Tsai’s characters have no such recourse: the ticket taker is forced to walk with a pronounced limp, and the tourist is limited by his total unfamiliarity with the building. Instead, they project their desires and greatest wishes onto both the screen and the people around them. The ticket taker’s encounter with the film, where she sees the showcase fight scene of Lingfeng Shangguan and the projected beam forms a speckled light pattern upon her face, is understandably the most famous, but even more central to Tsai’s project is the scene early on where the tourist sees Shih Chun in the audience and sits next to him. It is unclear what his intentions are as he leans in — perhaps it is to ask for a light, perhaps to inquire about his acting, perhaps for carnal reasons, or maybe it is all of the above — but what is unmistakable is the look of pure longing on his face, and the disappointment with which he gets up and leaves the auditorium as Shih stays fixated upon the screen, watching his past life live the heroics he can no longer experience.

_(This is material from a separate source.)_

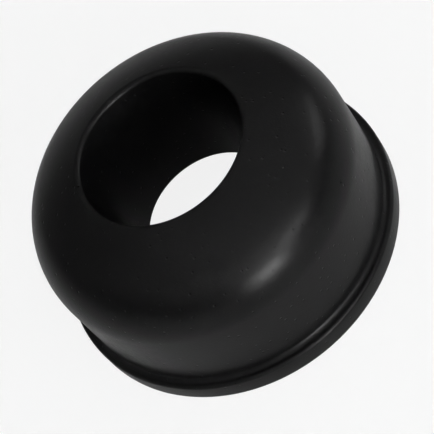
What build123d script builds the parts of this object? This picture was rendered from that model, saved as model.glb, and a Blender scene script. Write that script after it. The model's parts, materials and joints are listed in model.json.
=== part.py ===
from build123d import *
from math import atan2, degrees, sqrt
import os

# A moulded rubber gasket that adapts a small pipe to a wider opening. It is one piece:
# a bulging outer wall with a bead round its foot, rolled over at the top into an inner
# sleeve that narrows down to a sealing lip. The pocket between wall and sleeve is open
# at the foot. Millimetres, +Z up along the bore, origin at the middle of the flat foot.

# Overall
height = 31.5               # from the foot to the edge of the mouth
body_radius = 28.5          # outer wall at its fullest
bore_radius = 12.1          # straight sealing length inside the sleeve

# Outer wall and bead
crown_radius = 44.0         # the crown is part of a ball centred on the axis
shoulder_radius = 10.8
waist_tuck = 0.1            # how far the wall draws in at the bead
waist_rounding = 0.9
bead_projection = 1.5       # how far the bead stands out past the fullest point
bead_height = 4.4
bead_top_rounding = 0.6
bead_foot_rounding = 1.2

# Mouth and sleeve
mouth_flare = 2.1           # how much wider the mouth is than the bore, in radius
mouth_rounding = 0.8
bore_length = 8.0
lip_level = 8.2             # height of the sleeve's lower end
lip_thickness = 2.6
lip_rounding = 0.9
sleeve_thickness = 4.0      # at the top of the pocket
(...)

Tsai’s filmography is one of the most concrete and teleological ever created, yet his individual films rarely resolve themselves in so neat a fashion, and Goodbye, Dragon Inn is the pinnacle of this inclination. Yes, the theater is closed and its residents scattered into the rainy Taipei night, but Tsai affords his characters the barest hint of a connection, which in this context registers as the most magnanimous of gestures. And then there is the Yao Lee song “Can’t Let Go,” dubbed “an oldie from the ‘60s” by Tsai (the same decade in which Dragon Inn was released), which lingers long after the final image of the theater fades away. Both wistful and accepting, bitter and sweet, it, and Goodbye, Dragon Inn refuse to side with one feeling over the other, and instead to embrace the irresolution, the mixed emotions that resonate no matter the end result. It is all in the passing of years, the endless possibilities: though we may have lost the space that connected us, that doesn’t mean we won’t be able to find each other, in another place, at another time.